In aviation, the 2026 report identifies air transport as the most immediate and scalable lever for integration. Across Kenya, Rwanda, and Ethiopia, aviation contributes a combined $5.5 billion to GDP and supports around one million jobs, demonstrating how connectivity can rapidly translate into trade and growth.

"Aviation is a low hanging fruit for Africa and we believe it is key to achieving the African Continental Free Trade Agreement (AfCFTA),” Rita Babihuga-Nsanze, AFC’s Chief Economist and Director of Research & Strategy, said.

Similarly, in energy, the priority is no longer incremental capacity additions alone, but integrated systems combining generation, transmission, storage, fuels, and industrial demand. Cross-border infrastructure such as the Ethiopia–Kenya interconnector shows how regional systems can move power to where it is needed most and improve system-wide efficiency.

Resilience gap

Recent shocks, from Russia–Ukraine to the 2026 Middle East crisis, underscore the cost of fragmented systems and the urgency of building domestic processing, storage, and supply-chain resilience.

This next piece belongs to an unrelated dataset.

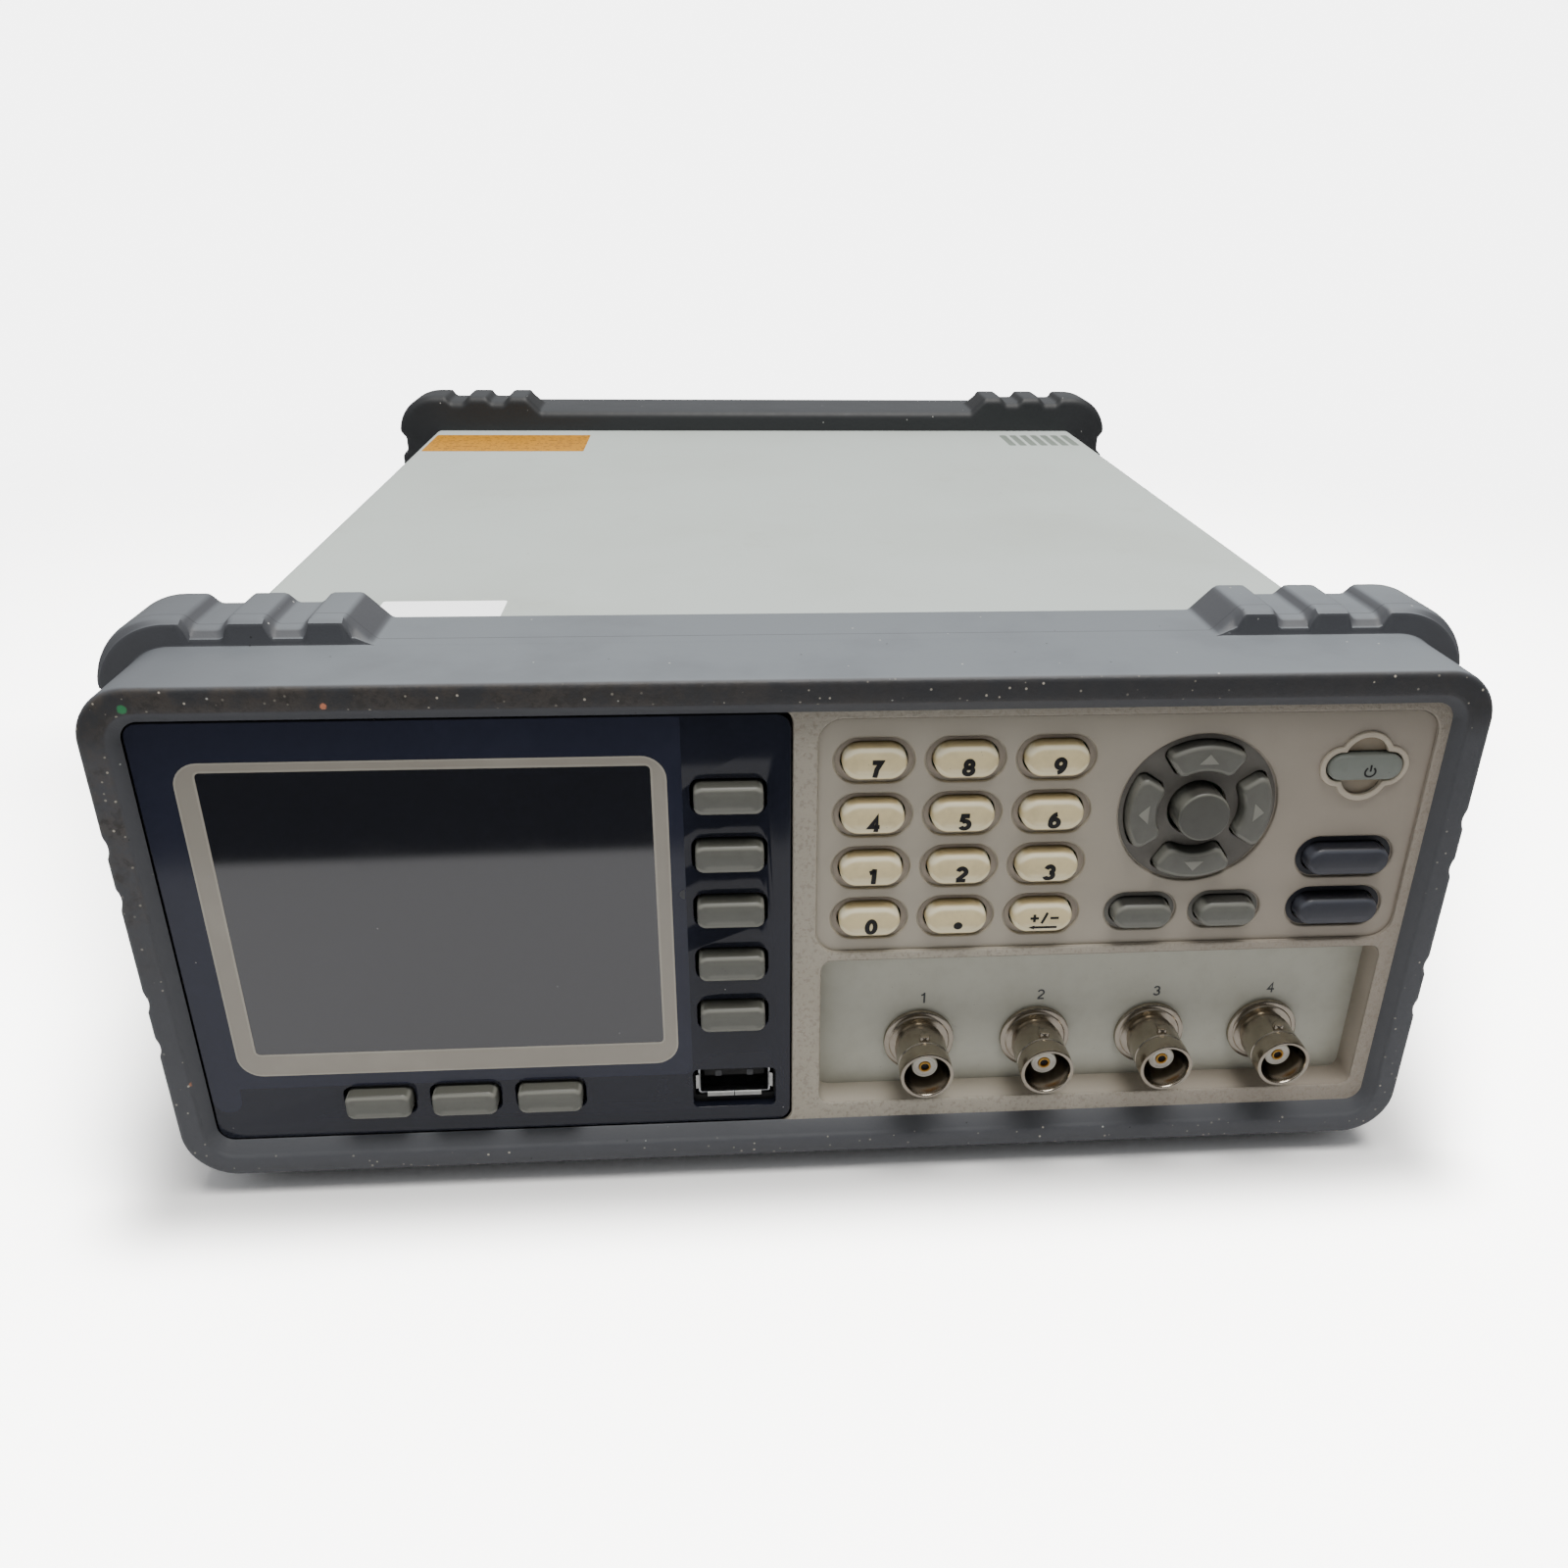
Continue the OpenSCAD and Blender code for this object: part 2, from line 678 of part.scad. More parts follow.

The continent continues to import over 70 per cent of its refined fuel and faces an estimated $230 billion annual import bill across essential goods, including fuel, food, plastics, steel, and fertiliser, according to the report.

In digital infrastructure, while connectivity has expanded rapidly, the next opportunity lies in building the "missing middle”—terrestrial backbone networks, metro fibre, data centres, Internet Exchange Points, and enterprise platforms that convert connectivity into productivity, services exports, and job creation.

Across all sectors and African countries, the report’s conclusion is consistent, suggesting that the development challenge is increasingly institutional and systemic. Capital exists, and infrastructure assets are expanding.

According to the report, the next breakthrough will come from linking finance, energy, transport, industry, and digital systems into coherent ecosystems capable of supporting growth at scale.